Data, data everywhere, and everyone is taking notice. Not just tech companies and start-ups, but even governments are seeking to utilise the enormous amount of data being generated by the country’s epochal transition to a “Digital India”. The Niti Aayog has laid out a vision for making available anonymised data across sectors. The Economic Survey 2018-19 dedicated an entire chapter to the topic of data — “of the people, by the people, for the people” — making a bold call to harness data as a “public good” in the service of the people.

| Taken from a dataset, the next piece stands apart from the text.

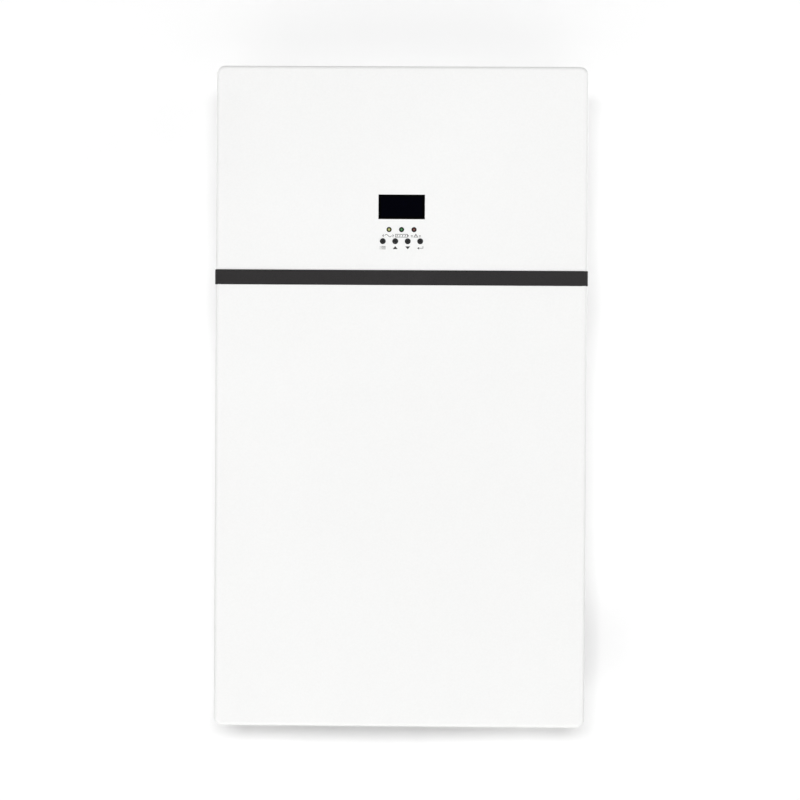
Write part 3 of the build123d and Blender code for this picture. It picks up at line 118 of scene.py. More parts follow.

We welcome this conversation and concur with the idea that governments should harness data and digital platforms to enable more efficient service delivery, product innovation and evidence-based policy-making. But we also believe that with big data comes big responsibility. As demonstrated by Cambridge Analytica and numerous other data breaches, poorly designed systems create risks for individuals, businesses and governments.
One “big idea” that the Survey discusses at length is the creation of a centralised welfare database of citizens that links different government-held data repositories about citizens. The sharing of information, facilitated by this database, can improve welfare delivery, empower citizens with information and “democratise” data. Many states have already taken steps in this direction through the creation of massive databases of information on every resident.
While this is a bold idea, we believe there is much to be cautious about as we commence on the collection and use of data at scale as it can lead to loss of personal data, both intentional and unintentional. For example, recently, the Andhra Pradesh government websites publicly displayed the Aadhaar number of women, their reproductive history, whether they had an abortion and so on. Another website exposed the name and number of every person who purchased medicines from government-run stores, including those buying pills for erectile dysfunction.
Whether or not one believes that Indians care about privacy in general, it is obvious that no Indian would want such information to be publicly available. Researchers at CGAP, Dalberg and Dvara Research spoke to ordinary Indians across India and found overwhelming public concern about the security of the data they share with banks, hospitals and other institutions. An individual’s lack of control over data should therefore not be misinterpreted as indifference. The government must design the proposed databases in ways that allow anonymised personal data to serve its highest purpose, while protecting an individual’s agency over data.
The Survey rightly acknowledges the importance of protecting personal information and proposes an architecture that relies on obtaining individual “consent”. But evidence shows that “consent”, while noble in theory, is deeply flawed in practice. A recent survey by researchers at the National Institute of Public Finance and Policy (NIPFP) shows that even English-speaking postgraduate law students struggle to understand the privacy policies before clicking “I Agree”. Therefore, any large-scale data collection must be preceded by extensive on-ground research on how consent can be made meaningful to the individual.
And we need to go beyond consent. Consent must be supplemented with a full range of individual data rights, including the right to delete one’s data. Any data should be subject to what lawyers call “collection limitation”, which means that a service provider should only collect minimal personal data that is proportionate to the stated purpose.
The databases should be designed in a manner that a department is not able to see the data that it does not need, irrespective of whether citizens give their consent or not. For example, the Ministry of Chemicals and Fertilisers does not need to have access to an individual’s medical records. Access to each additional data field should be carefully evaluated.
The Survey’s emphasis on data security and encryption is encouraging. However, encryption is not a silver bullet. The government should implement bolder technical safeguards. One such feature is decentralised storage of data — for example in the individual’s personal device — rather than in a central database. Another is anonymisation at source, wherein the data is stripped of any personal information as soon as it is created. These will prevent the creation of data honeypots that can be attacked by hackers or breached accidentally. In addition, research shows that changing the default option — asking people if they want to “opt-in” to (as against “opt-out” of) data sharing requests can make a big difference to how much data gets shared.
And finally, citizens must have a time-bound and easily-accessible recourse to any data breaches or harms. They must be able to reach out to an adjudicatory body through multiple offline and online modes. This body must be empowered to penalise both public and private bodies that use the databases, and redress must be speedy.
India stands at the cusp of a major opportunity, one where data and digital platforms can become an enabler of a meaningful life for every Indian. This is also the opportunity for India to become a global leader and present a new approach that other countries can emulate. But to achieve this, the boldness of our vision must be tempered with a thoughtfulness of approach. Maximising public good but also safeguarding against harm must be the mantra for the new digital India.
This article first appeared in the print edition on July 31, 2019 under the title ‘Big data, big responsibility’. The writers work at Omidyar Network India, an investment firm focussed on social impact through equity investments and grants, with an emphasis on technology.